Let’s start with Standards-Based Reporting and Assessment (SBAR) (a.k.a., Standards-Based Grading (SBG)). Last year, my school started adapting SBAR school-wide. SBAR is a powerful methodology that requires proficient deployment. It is not easy to adapt and effectively apply SBAR to a classroom in an effective way that resonates with parents, students, teachers, and administrators. Proper deployment requires a fundamental change in the teacher’s and students’ philosophy of learning. While the effect of a failed deployment on the individual classes is unfortunate, the larger problem is that teachers and parents attribute the problems to SBAR and not its application. It takes much less effort to convince a parent confused about SBAR of its value than it does to convince a parent livid about SBAR due to a poor experience in another class. At my school, one early SBAR adopter stopped referencing SBAR or SBG at all in his class to distance his methodology from the problematic applications. Fortunately, my school has pulled back a bit this year. This is the risk of mandating application of a powerful tool by those not proficient in its deployment. This is not a unique experience.

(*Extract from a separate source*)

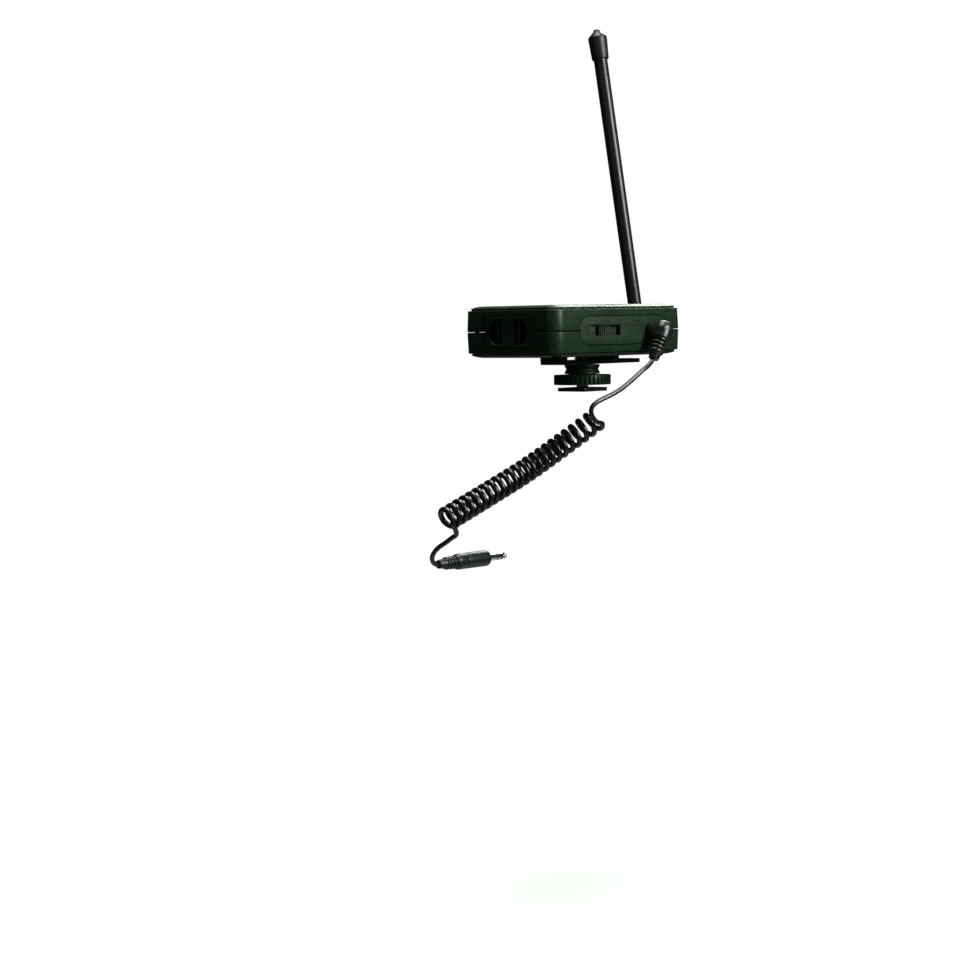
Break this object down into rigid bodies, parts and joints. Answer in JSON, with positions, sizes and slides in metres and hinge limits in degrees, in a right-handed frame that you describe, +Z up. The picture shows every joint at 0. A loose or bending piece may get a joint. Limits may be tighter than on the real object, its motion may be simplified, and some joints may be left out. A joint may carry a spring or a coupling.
{
  "type": "wireless microphone receiver",
  "caption": "Pocket-size wireless audio receiver on a camera shoe clamp, with folding whip antenna, battery tray, channel switch and curly plug-in audio cord.",
  "frame": {"origin": "centre of the underside of the shoe foot, where the object rests in a camera's accessory shoe", "axes": "+Z up out of the shoe, towards the antenna's tip; +X along the case towards the antenna end; -Y towards the face with the audio jack and the channel switch"},
  "size_m": [0.1815, 0.0901, 0.2847],
  "materials": {
    "case_plastic": "satin black moulded case",
    "panel_plastic": "matt dark grey",
    "knob_plastic": "matt charcoal",
    "rubber": "matt black rubber",
    "cord_rubber": "satin black cord jacket",
    "black_metal": "satin black",
    "chrome": "bright plated",
    "steel": "plain steel",
    "brass": "bright",
    "circuit_board": "green lacquered board",
    "battery_sleeve": "glossy plain sleeve",
    "lens": "clear red light pipe"
  },
  "bodies": {
    "shoe_adapter": {"shoe_foot": "black_metal", "adapter_stud": "steel", "adapter_neck": "case_plastic", "belt_clip": "case_plastic"},
    "clamp_washer": {"clamp_washer": "rubber"},
    "thumbwheel": {"thumbwheel": "case_plastic"},
    "receiver": {"front_shell": "case_plastic", "rear_shell": "case_plastic", "side_panel": "panel_plastic", "battery_bay": "panel_plastic", "channel_switch_body": "panel_plastic", "line_out_jack": "panel_plastic", "main_board": "circuit_board", "rf_shield_can": "steel", "audio_chip": "panel_plastic", "contact_board": "circuit_board", "contact_spring_1": "steel", "contact_spring_2": "steel", "power_switch_body": "panel_plastic", "power_lens": "lens", "signal_lens": "lens", "antenna_bushing": "black_metal", "bushing_nut": "brass", "case_screw_1": "black_metal", "case_screw_2": "black_metal", "case_screw_3": "black_metal", "case_screw_4": "black_metal", "clip_bracket": "case_plastic", "clip_pin": "steel", "clip_spring": "steel", "bracket_screw_1": "black_metal", "bracket_screw_2": "black_metal", "plug_elbow": "cord_rubber", "plug_pin": "chrome", "cord_lead": "cord_rubber", "cord_coil": "cord_rubber", "cord_tail": "cord_rubber", "far_plug_barrel": "cord_rubber", "far_plug_pin": "chrome"},
    "battery_tray": {"battery_tray": "case_plastic", "tray_contact_strip": "brass", "battery_1": "battery_sleeve", "battery_2": "battery_sleeve", "latch_spring": "steel"},
    "latch_left": {"latch_left": "knob_plastic"},
    "latch_right": {"latch_right": "knob_plastic"},
    "channel_slider": {"channel_slider": "knob_plastic"},
    "power_slider": {"power_slider": "knob_plastic"},
    "antenna_swivel": {"swivel_fork": "chrome", "fold_pin": "steel"},
    "antenna_rod": {"antenna_knuckle": "chrome", "antenna_whip": "steel", "antenna_sleeve": "rubber", "antenna_cap": "rubber"}
  },
  "joints": [
    {"name": "clamp_slide", "type": "slide", "parent": "shoe_adapter", "child": "clamp_washer", "axis": [0, 0, 1], "range_m": [-0.0012, 0.0004]},
    {"name": "thumbwheel_turn", "type": "hinge", "parent": "clamp_washer", "child": "thumbwheel", "pos_m": [0, 0, 0.0061], "axis": [0, 0, 1], "range_deg": [-330, 110]},
    {"name": "clip_hinge", "type": "hinge", "parent": "shoe_adapter", "child": "receiver", "pos_m": [0.017, 0, 0.0163], "axis": [0, 1, 0], "range_deg": [0, 5], "stiffness_Nm_per_rad": 0.5, "springref_deg": -28.65},
    {"name": "battery_tray_slide", "type": "slide", "parent": "receiver", "child": "battery_tray", "axis": [-1, 0, 0], "range_m": [0, 0.055]},
    {"name": "latch_left_slide", "type": "slide", "parent": "battery_tray", "child": "latch_left", "axis": [0, -1, 0], "range_m": [0, 0.0016], "stiffness_N_per_m": 300, "springref_m": -0.002},
    {"name": "latch_right_slide", "type": "slide", "parent": "battery_tray", "child": "latch_right", "axis": [0, 1, 0], "range_m": [0, 0.0016], "stiffness_N_per_m": 300, "springref_m": -0.002},
    {"name": "channel_slide", "type": "slide", "parent": "receiver", "child": "channel_slider", "axis": [1, 0, 0], "range_m": [-0.0061, 0.0122]},
    {"name": "power_slide", "type": "slide", "parent": "receiver", "child": "power_slider", "axis": [0, 1, 0], "range_m": [0, 0.004]},
    {"name": "antenna_swivel", "type": "hinge", "parent": "receiver", "child": "antenna_swivel", "pos_m": [0.0552, 0.0141, 0.032], "axis": [1, 0, 0], "continuous": true},
    {"name": "antenna_fold", "type": "hinge", "parent": "antenna_swivel", "child": "antenna_rod", "pos_m": [0.0634, 0.0141, 0.032], "axis": [0, 0.9866, -0.1633], "range_deg": [0, 90]}
  ],
  "couplings": [
    {"joint": "clamp_slide", "follows": "thumbwheel_turn", "m_per_rad": 0.00020213}
  ]
}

Two years ago, another teacher and I decided to try to apply SBAR to our Honors Physics class. We mitigated the risk by limiting deployment to six sections of a single class taught just by the two of us. We sent letters to parents, talked to parent groups, discussed the system with students during class. Only after gaining a year of experience, did we attempt to adapt SBAR to our General Physics class which contained ten sections and was taught by four different teachers. The risk of trying to deploy SBAR on this scale initially was too great given our proficiency.

Technology

Someone recently shared this New York Times article that questions the value of technology in the classroom. In general, a given piece of technology on its own isn’t effective or not effective. Whether technology is effective or not depends as much on its application as the technology itself. It depends on the teacher and the students and the class. Personally, I’ll stick with my $2 interactive whiteboards. This isn’t because SMART Boards are inherently ineffective. It is because they aren’t effective for me and my students given my classroom and my expertise. I expect there are teachers out there who use SMART Boards quite effectively. They are probably sick of hearing how they are a complete waste of money.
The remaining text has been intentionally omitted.